How a spy was caught and why he still stands to profit

CAPTURING JONATHAN POLLARD: How one of the most notorious spies in American history was brought to justice

By Ronald J. Olive

Naval Institute Press, $27.95, 320 pages, illus.

REVIEWED BY JOSEPH C. GOULDEN

I’m about to ruin your Sunday morning, so please shove your coffee cup out of rage-range and take a deep breath.

Ready?

When the loathsome slug Jonathan Jay Pollard was sentenced to life imprisonment in 1987 for stealing more than a million pages of highly-classified documents for the Israelis, U.S. Attorney Joseph diGenova told reporters outside the courthouse, “It is likely he’ll never see the light of day again.”

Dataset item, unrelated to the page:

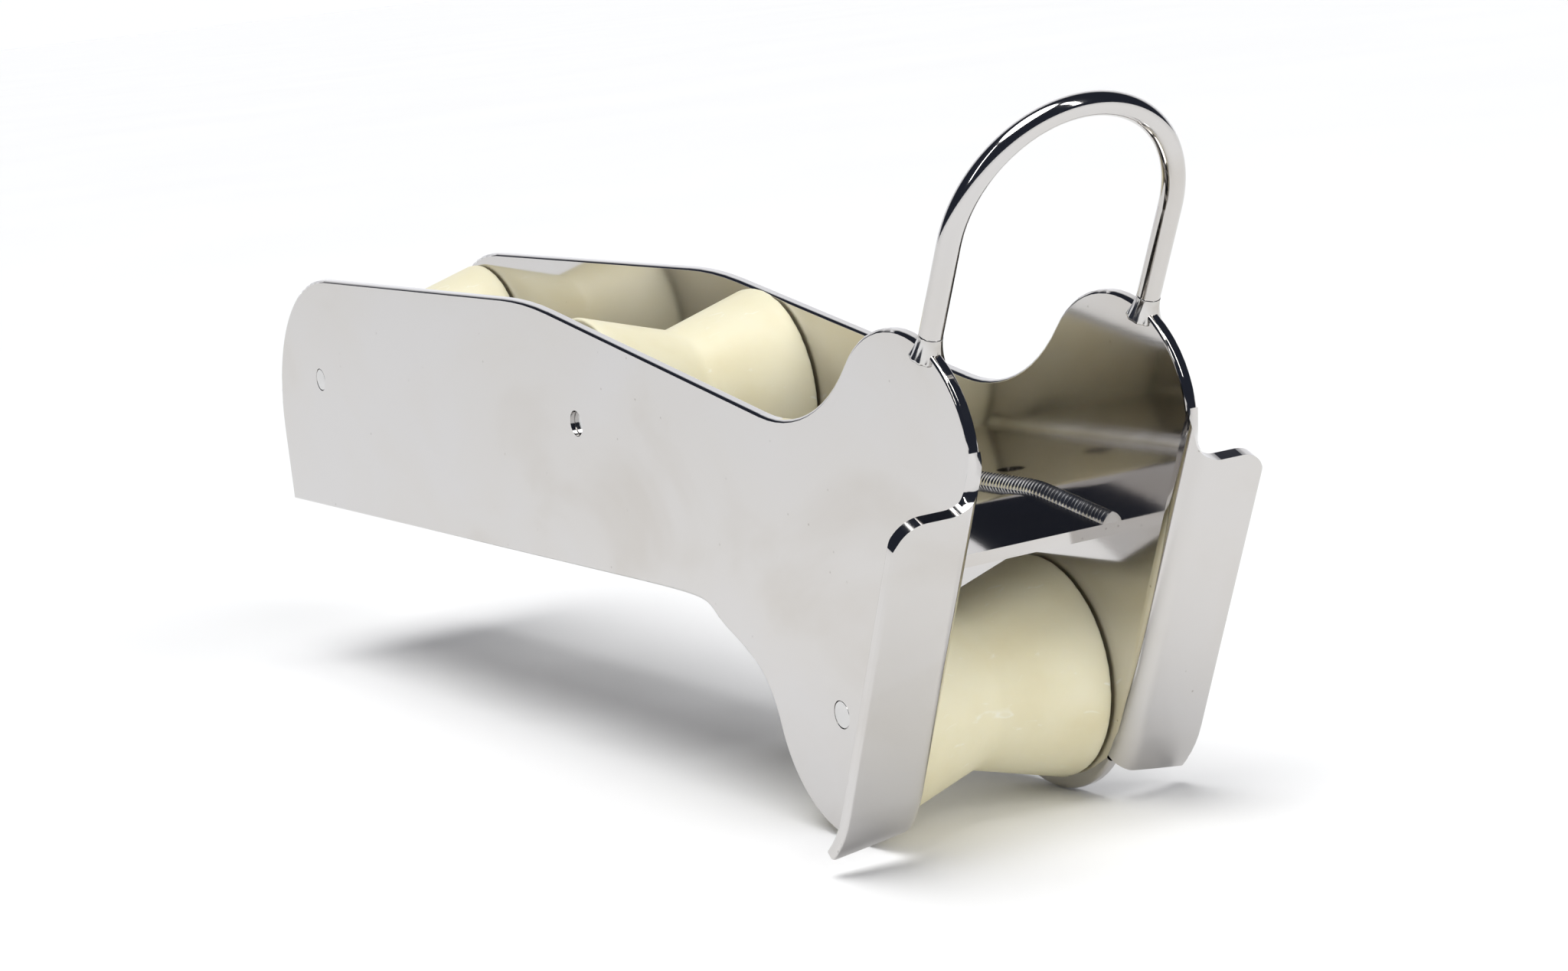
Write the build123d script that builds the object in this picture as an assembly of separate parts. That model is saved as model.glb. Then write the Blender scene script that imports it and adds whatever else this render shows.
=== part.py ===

What Mr. diGenova perhaps did not know was that just prior to Pollard’s sentencing (on a guilty plea) there was an obscure rule change stipulating that persons sentenced to life must be paroled after 30 years if they maintained a good record in prison. Thus Pollard could walk out of prison on Nov. 23, 2013.

Take another deep breath; the best — or more accurately, the worst — is yet to come.

The Israeli government, after years of fudging, finally admitted in 1998 that Pollard “acted as an official Israeli agent.” The point is important. Hear the math of naval intelligence investigator Ronald J. Olive in his fascinating “Capturing Jonathan Pollard”: “It is alleged that Israel doubles the salary yearly for Israeli spies caught and imprisoned on foreign soil. If Pollard’s spy salary of $2,500 a month plus the promised $30,000 annual bonus were doubled [the figures came from Pollard] he would earn approximately $3.6 million over thirty years.

“To my knowledge, no other spy in history, in jail or released from it, has been so handsomely rewarded,” Mr. Olive writes, in a sentence dripping with disgust.

Although perhaps half a dozen books on the Pollard case have been published, Mr. Olive’s towers over the pack. He writes with insider knowledge gained as the counterintelligence agent of the Naval Investigative Service (NIS), which led the Pollard investigation, and obtained the confession that left him little choice but to plead guilty. To put it bluntly, the Pollard affair was not the U.S. Navy’s most shining moment. But Mr. Olive does detail how the NIS can do superb work once it centers in on a suspect.

Although readers of this newspaper know the thrust of the story, Mr. Olive provides new material on how Pollard finally came to grief. There is a hero in the sordid saga, albeit Mr. Olive leaves him anonymous by his own choice.

The afternoon of Friday, Nov. 8, 1985, a co-worker at the Anti-Terrorist Alert Center in Suitland, Md., noticed Pollard wrapping a thick batch of TS/SCI materials (top secret/special compartmented information), which he said he had received by mistake. He claimed to be preparing to return them to a documents center.